Thanks to the stories of ‘Frank Molenaar’, from a few other anonymous sources and from the Text Lite directors Krop and Hommel, it is clear how the NSA, with the help of Philips, removed the overly encrypted PX-1000 from the market and replaced it with a new version PX-1000Cr. What they could not answer were two other questions: how much weaker was the new encryption of the PX-1000, and did the ANC actually use the device in communication between Mandela and ANC-London?
It took five years before we found the answers to those questions. Marc Simons and Paul Reuvers helped us analyze the weakened algorithm in the PX-1000Cr. They are the owners of a software company in Eindhoven and have set up a virtual “cryptomuseum” in their free time. They also collect as many old crypto devices as possible. Simons and Reuvers had copies of the original PX-1000 and the weakened PX-1000Cr. They succeeded in reading out the memories and schematically drawing out the encryption algorithms in both versions.
Bart Jacobs, professor of cyber security in Nijmegen, found an interested student, who only needed three months to come to the conclusion that the original version indeed contained the decryption algorithm. A second student would continue the research, but was offered a job even before graduating. The only man who could give a definitive answer is Cees Jansen, a mathematician and cryptographer who worked at USFA in the 1980s. However, he did not want to go into detail. After some insistence, Jansen appeared willing to look more closely at the algorithm scheme of the weakened PX-1000CR, as made by the men of the cryptomuseum, together with professor Bart Jacobs.
In an Argos radio broadcast, Jansen described this algorithm as “clearly weaker” and confirmed that the NSA should have been able to crack it much faster than the DES-algorithm in the original PX-1000. Our anonymous source “Frank Molenaar” had told us that this weakening amounted to a halving of the number of bits per encryption block: that made use of 64-bit blocks, the NSA backdoor used 32-bit blocks. Professor Bart Jacobs explains that this amounts to a weakening of 2 to power 32, or a factor of more than four billion. That is huge. Suppose the NSA computer had taken a year to crack a DES-message, that time would have been reduced to 0.007 – or seven thousandth – seconds via the weakened back door.
In 2010, the TV program Andere tijden dedicated a broadcast to Operation Vula. It had set up the ANC in the mid-1980s to steer diverted ANC fighters back into South Africa and to set up a communication line with Nelson Mandela. Mandela was still imprisoned on Robben Island at the time, but his release was already expected (eventually it only came in 1990). Andere tijden revealed that the Dutch anti-apartheid movement had played a role in Operation Vula in all sorts of ways.

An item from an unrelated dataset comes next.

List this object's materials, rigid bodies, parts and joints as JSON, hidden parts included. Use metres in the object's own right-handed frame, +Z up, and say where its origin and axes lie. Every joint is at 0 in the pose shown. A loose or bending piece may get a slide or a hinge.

Activist Connie Braam, eg, had acquired some copies of the original PX-1000 and gave them to the ANC. Were they used too? The man who knows all about this is the white South African writer Timothy Jenkin. At the time, he was responsible for the secret communication within the ANC. His famous escape in 1979 from a heavily guarded prison in Pretoria is currently being filmed with Daniel “Harry Potter” Radcliffe in the lead role. Jenkin confirms by telephone that the ANC has used the PX-1000. But only within Europe: “For communication between London and Amsterdam, and later also between London and Paris.” The PX-1000 turned out to be unsuitable for communication between Zambia and London and was therefore not used for messages from Mandela, says Jenkin. High-quality and interference-free lines were required to transfer the encrypted audio signals via the telephone without error. “We tested it. It worked well from a quiet hotel room, but not from public telephone booths.”
…
Has the NSA intercepted and cracked the ANC European PX-1000 communication? We do not know. Perhaps the answer will one day come from declassified NSA archives. And has the NSA benefited from the “back door” that Philips put in it? That too remains a mystery. Not long after the acquisition, Philips launched the new version of the PX-1000 in 1985 with the addition of “Cr” (for crypto) and the new, weaker algorithm. Text Lite took care of the production and also developed a successor: PX-2000 (1985), which was “backward compatible” with the PX-1000 and probably also contained the back door. The devices were also sold under license and under different brand names (Siemens, Alcatel, Ericsson) in a number of European countries, such as Germany, England, France, Austria and Sweden. It is not clear whether the back door was in it, it is possible that the manufacturers involved have replaced this with their own encryption algorithms. There was also a version for the Dutch government. The weakened algorithm was not there, the government had its own encryption developed for which the details are unknown to date.
In any case, one conclusion remains: since Edward Snowden’s revelations in 2013, we know that the NSA goes very far in monitoring global electronic communications. The story of the PX-1000 is not very important on a global scale. But it is significant that the NSA also spent quite a bit of money and energy back then to ensure that electronic communication devices could be monitored. There is no reason to believe that the service has stopped that.
One last question remains: who actually made that weakened algorithm, that back door in the PX-1000? At the end of the conversation in the family restaurant in the woods near Eindhoven, “Frank Molenaar” leans towards us. “I would just like to emphasize that this algorithm did not come from Philips,” he says. “It came from the USA, it came from the NSA.”